Societe Generale strategist Albert Edwards warns of a 'slow-motion crisis' unfolding in government bond markets, citing the relentless rise in long bond yields, exemplified by the 30-year Treasury reaching 4.915%. He contends that investors' focus on tech and AI is causing them to overlook how rising long-term rates are making equities 'unusually expensive,' potentially ending the 'TINA' (there is no alternative) era and triggering a confidence crisis in the equity market, particularly given the tech sector's significant market capitalization and low cash flow yields.

Analysis

Societe Generale's strategist Albert Edwards highlights a significant disconnect between equity market sentiment and underlying stress in the government bond market, labeling it a 'slow-motion crisis'. The core of the concern is the relentless rise in long-duration bond yields, with the 30-year Treasury yield nearing 4.915% from a 52-week low of 3.936%, a trend also observed in the U.K. and Japan.

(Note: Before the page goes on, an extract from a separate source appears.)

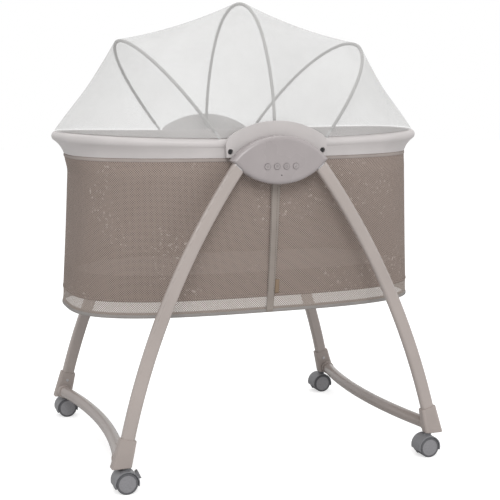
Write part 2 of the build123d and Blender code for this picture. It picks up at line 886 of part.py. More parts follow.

This surge is creating a valuation headwind for equities, rapidly shifting the market from the post-GFC 'TINA' (There Is No Alternative) dynamic to a state of 'unusual expensiveness'. The technology sector, which now constitutes over 37% of U.S. market capitalization, is identified as particularly vulnerable. This vulnerability is compounded by deteriorating fundamentals, as capital expenditure for the top seven tech firms has surged 60% in the past year, 'crunching cashflows down to record lows'. This spending, driven by the AI narrative, faces increasing skepticism from industry experts regarding its profit-enhancing capabilities, a sentiment possibly reflected in Meta's reported hiring freeze for its AI unit. Edwards argues that while Fed tightening is not an immediate threat, the combination of high bond yields and low corporate cash flow yields creates a fragile environment where a crisis in equity confidence could be easily triggered.